NEW YORK (AP) – DaJuan Hawkins spent four months in jail for assault and thought he was a “nothing” destined for a life of street crime.
Today, the 17-year-old high school senior is heading for college and writing poetry.
Bobby Marchesi hung out with a tough group of Italian boys who clashed violently with black kids at his Brooklyn high school. Now, he is a lawyer in private practice.
What transformed Hawkins and Marchesi into confident, productive and compassionate human beings, they say, is Council For Unity.
Founded as a small anti-gang group in 1975, the council now claims to reach 100,000 people of all cultures in New York, Milwaukee, San Francisco and Vermont – and as far away as Nigeria and Moldova.
And its mission has expanded: The group recently published a book of student writings. It works with families and in correctional facilities. It is developing a public safety curriculum in partnership with police in Riverhead, Long Island.
The group's story begins with its founder, Bob De Sena, a one-time gang member and former English teacher at the once-troubled John Dewey High School, the same Brooklyn school Marchesi attended.
De Sena said he turned his life around because someone gave him a second chance.
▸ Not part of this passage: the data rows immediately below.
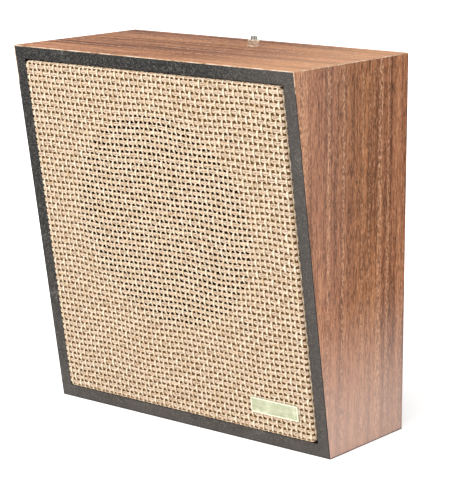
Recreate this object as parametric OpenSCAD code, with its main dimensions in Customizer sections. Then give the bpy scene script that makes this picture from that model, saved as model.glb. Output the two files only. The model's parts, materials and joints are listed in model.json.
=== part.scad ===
// Sloping-front wall speaker: a walnut-skinned box that is deeper at the top, a cloth-covered
// panel pressed into its front, an eight-inch driver bolted behind the panel, a line
// transformer, a volume control in the top board and a rail with two keyhole plates.
// Millimetres. +X is to the viewer's right, the front faces -Y and +Z is up. The origin is on
// the floor, under the middle of the whole width and depth.

/* [Cabinet] */
// Width of the cabinet
body_w = 254; // [245:0.5:290]
// Height of the cabinet
body_h = 274.6; // [262:0.2:310]
// Depth of the cabinet at its top edge
depth_top = 133.4; // [126:0.2:150]
// Depth of the cabinet at its bottom edge
depth_bottom = 88.9; // [82:0.1:100]
// Thickness of a cabinet wall with its walnut skin
wall_t = 9.5; // [8.5:0.1:12]
// Thickness of the walnut skin
skin_t = 0.7; // [0.4:0.1:1.2]
// Leg of the triangular glue block in a rear corner
corner_leg = 19; // [12:0.5:22]
// Length of a rear glue block
corner_len = 42; // [20:1:46]
// Distance from the back to a rear glue block
corner_inset = 22; // [18:0.5:26]

/* [Grille panel] */
// Thickness of the hardboard that carries the cloth and the driver
baffle_t = 6.4; // [5:0.1:9]
// Thickness of the woven cloth
cloth_t = 1.6; // [1:0.1:2.2]
// Gap between the cloth and the cabinet all round
panel_gap = 0.8; // [0.4:0.1:1.5]
// How far the cloth stands in front of the cabinet's front edges
panel_proud = 2.3; // [1:0.1:4]
// Radius of the panel's four corners
panel_corner_r = 4; // [3:0.1:5]
// Radius where the cloth rolls over the panel's front edge
panel_edge_r = 2; // [1.2:0.1:2.8]
// Width of the cloth that is turned behind the board
turn_w = 14; // [10:0.5:18]
// Side of the square block behind each corner of the board
block_side = 30; // [24:0.5:34]
// Depth of a block behind the board
block_depth = 15; // [12:0.5:20]
// Number of staples along each edge of the cloth
staples_per_edge = 5; // [3:1:7]
// Width of a staple
staple_w = 10; // [8:0.5:12]
// Thickness of staple wire
staple_wire = 0.7; // [0.5:0.1:1]
// Depth of a staple's legs
staple_leg = 4.6; // [3:0.1:5.5]

/* [Name plate] */
// Length of the bare name plate
plate_w = 41.5; // [36:0.5:44]
// Height of the bare name plate
plate_h = 11.6; // [9:0.2:14]
// Thickness of the name plate
plate_t = 0.9; // [0.6:0.1:1.4]
// Width of the name plate's raised rim
plate_rim = 0.9; // [0.6:0.1:1.4]
// Height of the rim above the plate's field
plate_rim_h = 0.3; // [0.2:0.05:0.5]
// Distance from the end of the name plate to the side of the panel
plate_inset = 11.95; // [10:0.05:19]
// Middle of the name plate above the bottom edge, along the slope
plate_up = 31; // [26:0.5:60]
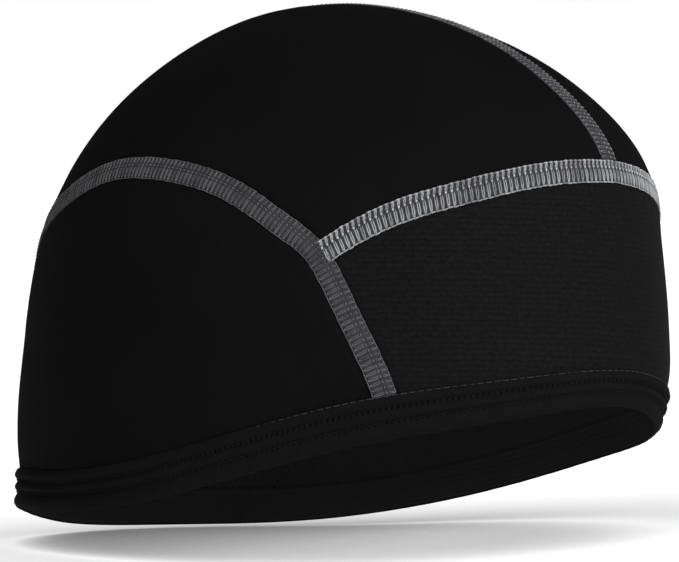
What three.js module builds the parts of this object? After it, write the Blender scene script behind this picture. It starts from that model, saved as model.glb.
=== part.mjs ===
// Helmet liner cap: a thin, close skull cap of five stretch panels, in the form that it has when worn.
// Millimetres, +Z up. The brow faces -Y and the wearer's right is -X. The origin is the place inside
// the top of the crown where the head carries the cap, so the whole cap lies round and below it.
import * as THREE from 'three';

// Driving sizes of the worn form, measured at the brow level unless the name says otherwise
const frontReach = 107.6;
const backReach = 91.6;
const halfBreadth = 81.6;
const crownRise = 95.2;
const hemDrop = 53.4;

// Cloth, seams and binding
const clothThickness = 1.4;
const seamWidth = 6.4;
const seamRaise = 0.45;
const seamEdgeRaise = 0.2;
const bandHeight = 12.7;
const bandProud = 1.3;
const bandThickness = 3.2;
const pieceGap = 0.35;

// How the horizontal sections differ from plain ellipses, as shares of their size
const backFullness = 0.028;
const crownFullness = 0.018;
const cornerFullness = 0.011;

// Rise is a height angle: 0 at the brow, 90 at the top of the crown. Each row gives the section's
// reach as shares of frontReach, halfBreadth and backReach. Above the brow a cosine closes the crown.
const sectionRows = [
  { rise: -25, front: 0.913, side: 0.912, back: 1.075 },
  { rise: -12, front: 1.005, side: 0.980, back: 1.046 },
  { rise: 0, front: 1.000, side: 1.000, back: 1.000 },
  { rise: 15, front: 1.010, side: 1.011, back: 0.974 },
  { rise: 30, front: 1.071, side: 1.028, back: 0.953 },
  { rise: 45, front: 1.071, side: 1.032, back: 0.922 },
  { rise: 60, front: 1.057, side: 1.007, back: 0.884 },
  { rise: 75, front: 1.017, side: 0.973, back: 0.849 },
  { rise: 90, front: 0.993, side: 0.936, back: 0.819 },
];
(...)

He wants the Council For Unity to do the same for new generations of kids from broken homes and crime-ridden neighborhoods.
The group has a 33-year history of getting gang members together to talk, based on a message that when you bring everybody together, there is nobody left to fight.
At Christopher Columbus High School in the Bronx, gang activity ceased altogether after the group's classes were introduced into the curriculum, principal Lisa Maffei Fuentes said.
She said her school was on the city's most dangerous list three years ago.
“They've come to respect their home site, their school,” she said.
Former gangsters drive the program, taught as a course in elementary, junior and senior high schools and colleges, and offered at community centers and prisons. Children take the lead in finding solutions to conflicts without violence. They learn communication, leadership and organizational skills.
“This is a group that saves lives everyday,” said Randi Weingarten, president of the United Federation of Teachers. “Ninety-six percent of the students who participate go on to attend college … 100 percent of participants report that the council has had a very positive impact on their lives.”
The statistics are especially impressive given the group's small budget – $1.7 million a year, with support from the teacher's union, the city and its board of directors.
De Sena calls the program “an adventure in citizenship” that empowers people to take pride in their heritage and celebrate their differences.
Sean “Dino” Johnson, who heads the council's school-based initiative, spent most of his life behind bars for drug trafficking and weapons possession. He counseled prison youth, but “had no expectations of ever going home.”
That changed in 2004 when he met De Sena.
“Bob told me, ‘We need people like you on the outside,’ ”said Johnson, 43. “No one ever told me that people like me were needed.”
He was freed weeks later after De Sena put in a good word with the parole board. The council then hired Johnson as a counselor, where he aims to be a role model.
“When they see someone who's been to hell and back, it clicks: ‘If he can do it, I can do it,’ ” Johnson said.
Before Hawkins joined the council, he said his life was a daily ritual of “fighting and winning” on the street. Through the group, he channeled his leadership qualities to counsel other youth.
Hawkins was among around 20 high school students who came to hang out at the group's cramped space in lower Manhattan on a recent afternoon. Like Hawkins, most were former gang members who have done time. But on this day they looked happy and confident, and spoke enthusiastically about their futures.
“I really thought I was nothing,” said Hawkins, who is thinking of a career in entertainment after college. “I thought I had no purpose … but Council introduced me to different things.”
He sums up his feelings in a poem, his voice catching with emotion: “Before you I was a mess. Before you I couldn't care less. … Together forever I say this fluently, Together forever Council for Unity.”